>> start DATA EXTRACT

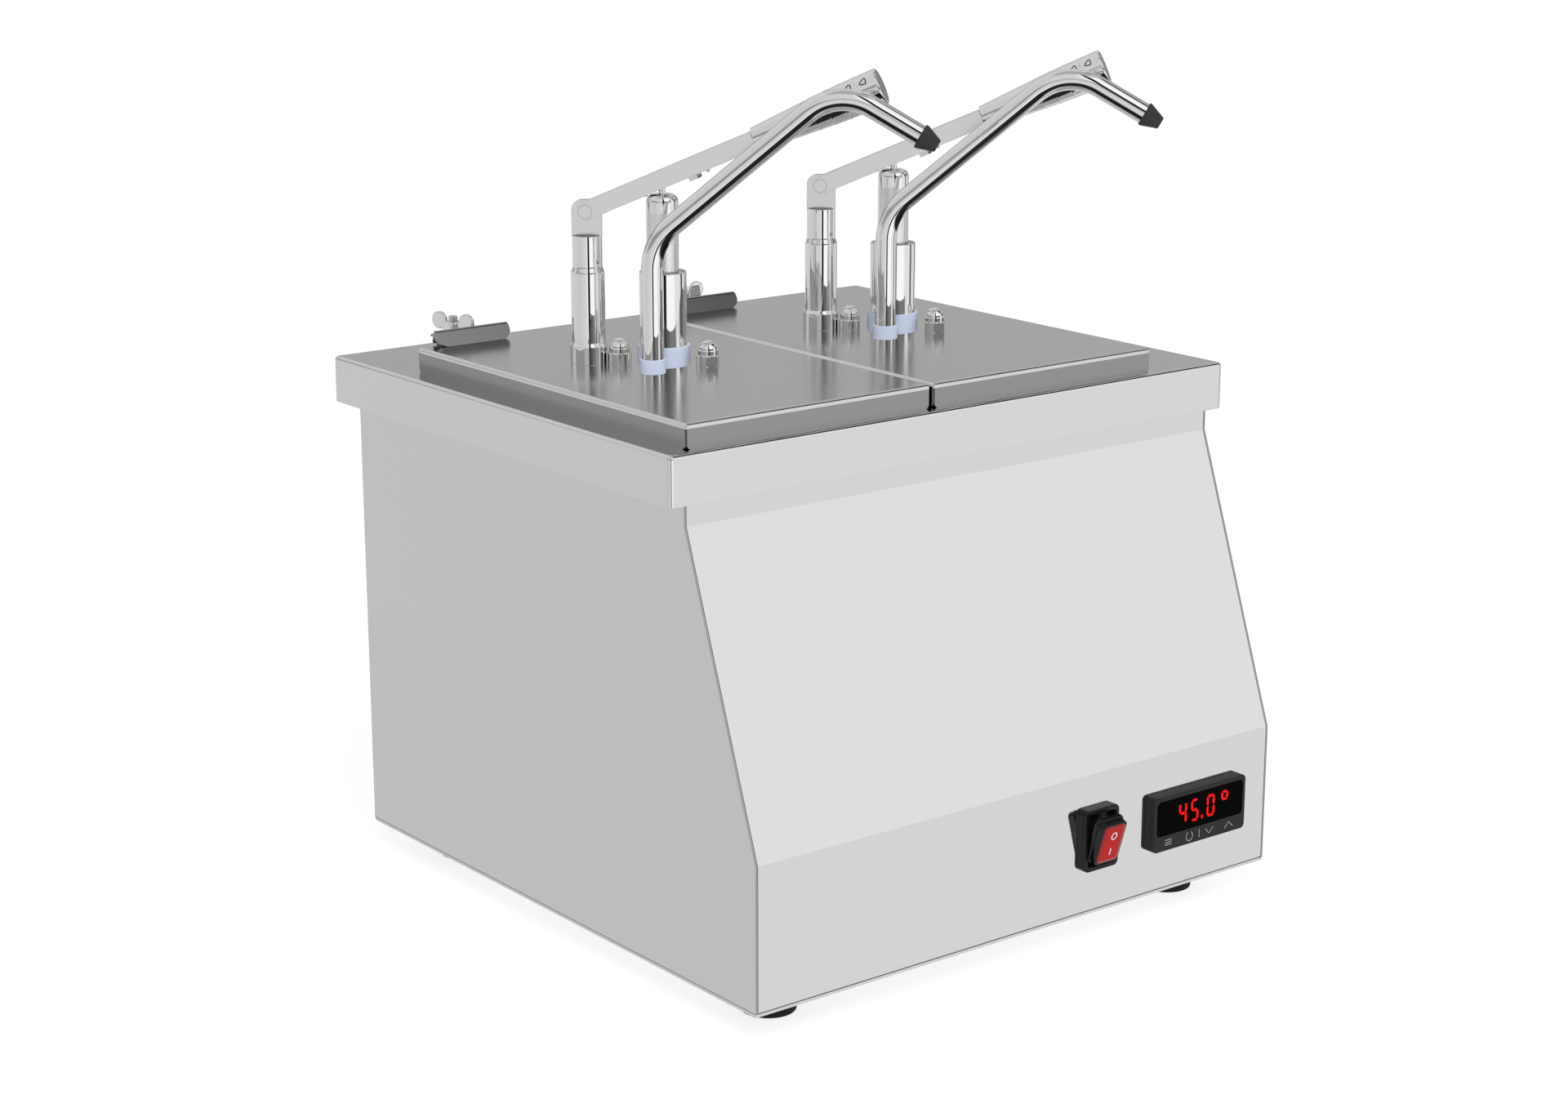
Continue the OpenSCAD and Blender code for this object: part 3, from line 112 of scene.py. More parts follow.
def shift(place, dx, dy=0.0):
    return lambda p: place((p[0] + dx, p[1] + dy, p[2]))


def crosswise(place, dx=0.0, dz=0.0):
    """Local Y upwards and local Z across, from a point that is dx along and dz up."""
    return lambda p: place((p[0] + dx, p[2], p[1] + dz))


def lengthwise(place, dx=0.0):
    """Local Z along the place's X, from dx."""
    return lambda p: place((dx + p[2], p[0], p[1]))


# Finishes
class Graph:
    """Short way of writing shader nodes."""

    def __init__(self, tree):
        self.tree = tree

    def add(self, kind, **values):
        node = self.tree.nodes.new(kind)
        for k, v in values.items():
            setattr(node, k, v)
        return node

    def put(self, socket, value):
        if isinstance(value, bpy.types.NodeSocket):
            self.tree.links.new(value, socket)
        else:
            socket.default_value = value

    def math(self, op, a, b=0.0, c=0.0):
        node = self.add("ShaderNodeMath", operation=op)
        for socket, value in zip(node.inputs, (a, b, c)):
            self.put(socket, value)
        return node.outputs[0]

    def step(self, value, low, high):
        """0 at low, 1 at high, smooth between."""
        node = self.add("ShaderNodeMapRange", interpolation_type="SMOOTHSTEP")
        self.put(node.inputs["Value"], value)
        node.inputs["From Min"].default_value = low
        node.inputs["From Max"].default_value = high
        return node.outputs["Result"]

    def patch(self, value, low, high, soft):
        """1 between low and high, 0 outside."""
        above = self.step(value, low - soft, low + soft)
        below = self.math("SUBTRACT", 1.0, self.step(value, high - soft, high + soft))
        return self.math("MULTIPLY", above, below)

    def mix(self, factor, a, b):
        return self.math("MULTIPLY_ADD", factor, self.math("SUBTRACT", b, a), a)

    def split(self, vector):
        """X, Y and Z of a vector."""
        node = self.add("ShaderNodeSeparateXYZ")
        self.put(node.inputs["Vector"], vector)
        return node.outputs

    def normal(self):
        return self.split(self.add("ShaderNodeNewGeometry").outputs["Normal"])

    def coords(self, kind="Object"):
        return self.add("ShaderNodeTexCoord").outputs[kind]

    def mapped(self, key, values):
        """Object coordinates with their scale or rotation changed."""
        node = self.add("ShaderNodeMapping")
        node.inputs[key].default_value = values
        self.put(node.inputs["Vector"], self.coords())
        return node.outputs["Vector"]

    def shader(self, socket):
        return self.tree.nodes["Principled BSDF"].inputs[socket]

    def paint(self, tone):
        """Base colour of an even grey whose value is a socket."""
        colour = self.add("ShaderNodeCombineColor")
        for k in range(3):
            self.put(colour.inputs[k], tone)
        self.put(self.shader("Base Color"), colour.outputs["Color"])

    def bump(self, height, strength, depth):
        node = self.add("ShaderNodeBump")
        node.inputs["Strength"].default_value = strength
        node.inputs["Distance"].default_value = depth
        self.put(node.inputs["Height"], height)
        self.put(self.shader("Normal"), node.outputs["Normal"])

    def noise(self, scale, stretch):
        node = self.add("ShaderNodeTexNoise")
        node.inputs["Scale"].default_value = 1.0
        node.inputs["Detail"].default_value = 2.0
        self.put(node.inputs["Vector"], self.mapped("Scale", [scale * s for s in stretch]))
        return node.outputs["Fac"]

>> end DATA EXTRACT

**TASK OBJECTIVE:**
Make an exact copy of every line in the data.

**FINAL RESULT:**
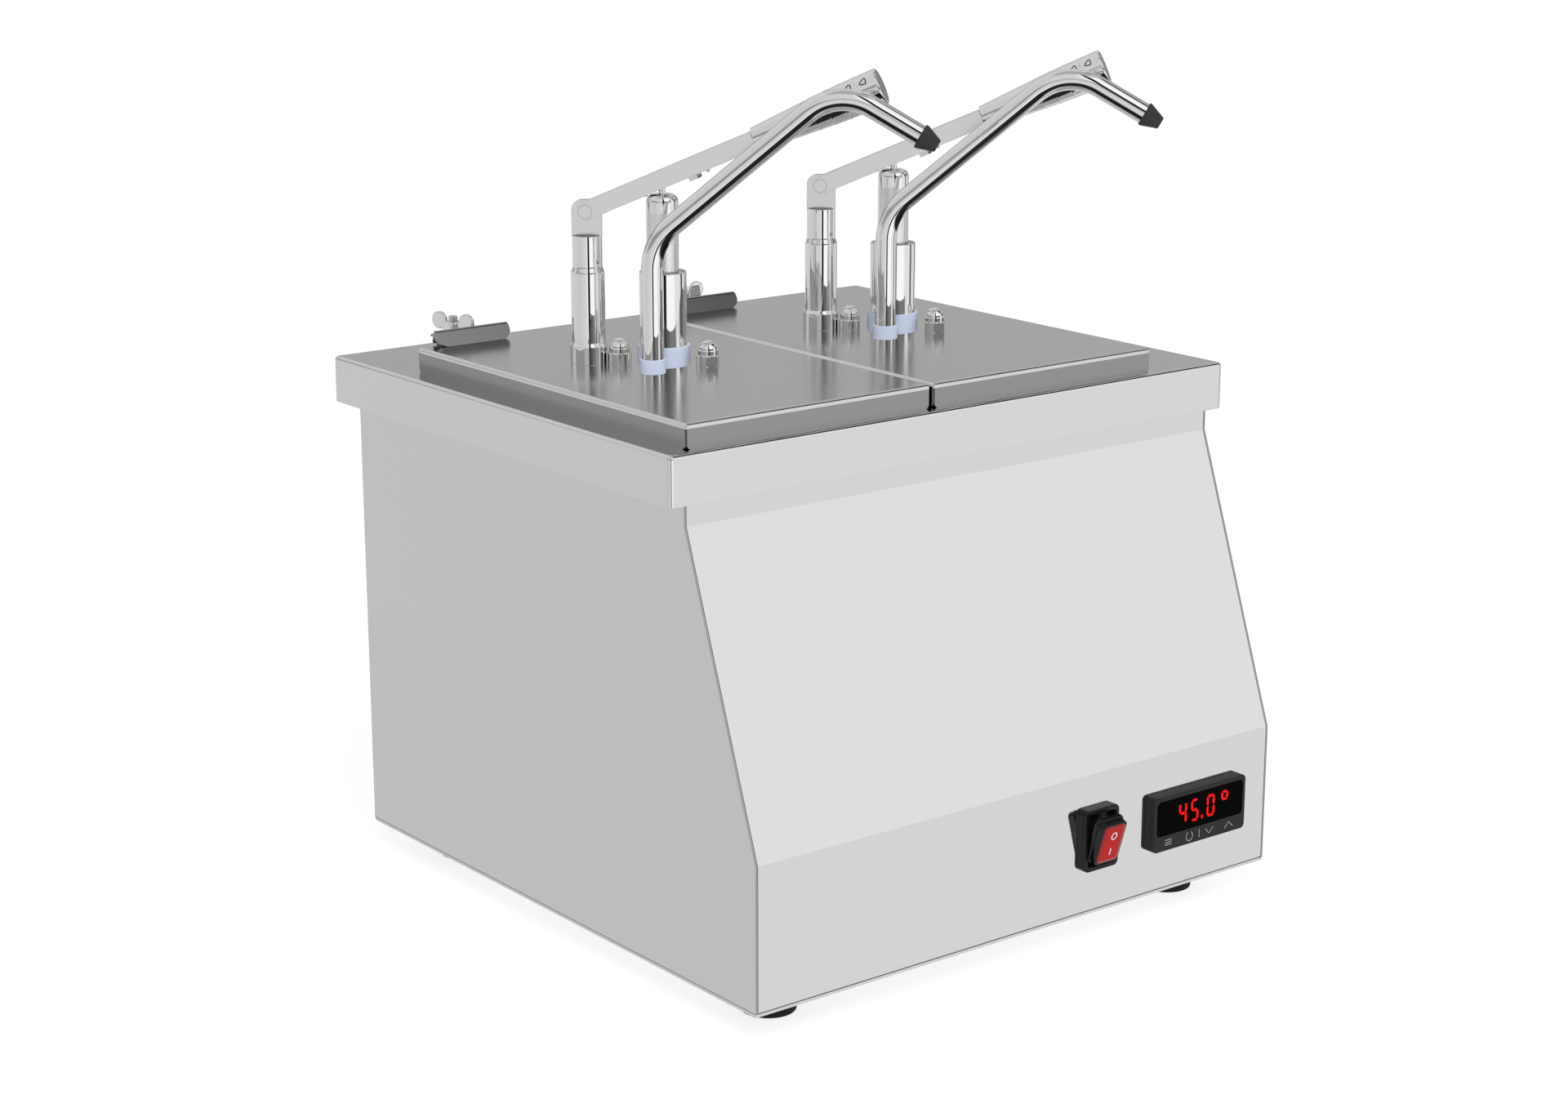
Continue the OpenSCAD and Blender code for this object: part 3, from line 112 of scene.py. More parts follow.
def shift(place, dx, dy=0.0):
    return lambda p: place((p[0] + dx, p[1] + dy, p[2]))


def crosswise(place, dx=0.0, dz=0.0):
    """Local Y upwards and local Z across, from a point that is dx along and dz up."""
    return lambda p: place((p[0] + dx, p[2], p[1] + dz))


def lengthwise(place, dx=0.0):
    """Local Z along the place's X, from dx."""
    return lambda p: place((dx + p[2], p[0], p[1]))


# Finishes
class Graph:
    """Short way of writing shader nodes."""

    def __init__(self, tree):
        self.tree = tree

    def add(self, kind, **values):
        node = self.tree.nodes.new(kind)
        for k, v in values.items():
            setattr(node, k, v)
        return node

    def put(self, socket, value):
        if isinstance(value, bpy.types.NodeSocket):
            self.tree.links.new(value, socket)
        else:
            socket.default_value = value

    def math(self, op, a, b=0.0, c=0.0):
        node = self.add("ShaderNodeMath", operation=op)
        for socket, value in zip(node.inputs, (a, b, c)):
            self.put(socket, value)
        return node.outputs[0]

    def step(self, value, low, high):
        """0 at low, 1 at high, smooth between."""
        node = self.add("ShaderNodeMapRange", interpolation_type="SMOOTHSTEP")
        self.put(node.inputs["Value"], value)
        node.inputs["From Min"].default_value = low
        node.inputs["From Max"].default_value = high
        return node.outputs["Result"]

    def patch(self, value, low, high, soft):
        """1 between low and high, 0 outside."""
        above = self.step(value, low - soft, low + soft)
        below = self.math("SUBTRACT", 1.0, self.step(value, high - soft, high + soft))
        return self.math("MULTIPLY", above, below)

    def mix(self, factor, a, b):
        return self.math("MULTIPLY_ADD", factor, self.math("SUBTRACT", b, a), a)

    def split(self, vector):
        """X, Y and Z of a vector."""
        node = self.add("ShaderNodeSeparateXYZ")
        self.put(node.inputs["Vector"], vector)
        return node.outputs

    def normal(self):
        return self.split(self.add("ShaderNodeNewGeometry").outputs["Normal"])

    def coords(self, kind="Object"):
        return self.add("ShaderNodeTexCoord").outputs[kind]

    def mapped(self, key, values):
        """Object coordinates with their scale or rotation changed."""
        node = self.add("ShaderNodeMapping")
        node.inputs[key].default_value = values
        self.put(node.inputs["Vector"], self.coords())
        return node.outputs["Vector"]

    def shader(self, socket):
        return self.tree.nodes["Principled BSDF"].inputs[socket]

    def paint(self, tone):
        """Base colour of an even grey whose value is a socket."""
        colour = self.add("ShaderNodeCombineColor")
        for k in range(3):
            self.put(colour.inputs[k], tone)
        self.put(self.shader("Base Color"), colour.outputs["Color"])

    def bump(self, height, strength, depth):
        node = self.add("ShaderNodeBump")
        node.inputs["Strength"].default_value = strength
        node.inputs["Distance"].default_value = depth
        self.put(node.inputs["Height"], height)
        self.put(self.shader("Normal"), node.outputs["Normal"])

    def noise(self, scale, stretch):
        node = self.add("ShaderNodeTexNoise")
        node.inputs["Scale"].default_value = 1.0
        node.inputs["Detail"].default_value = 2.0
        self.put(node.inputs["Vector"], self.mapped("Scale", [scale * s for s in stretch]))
        return node.outputs["Fac"]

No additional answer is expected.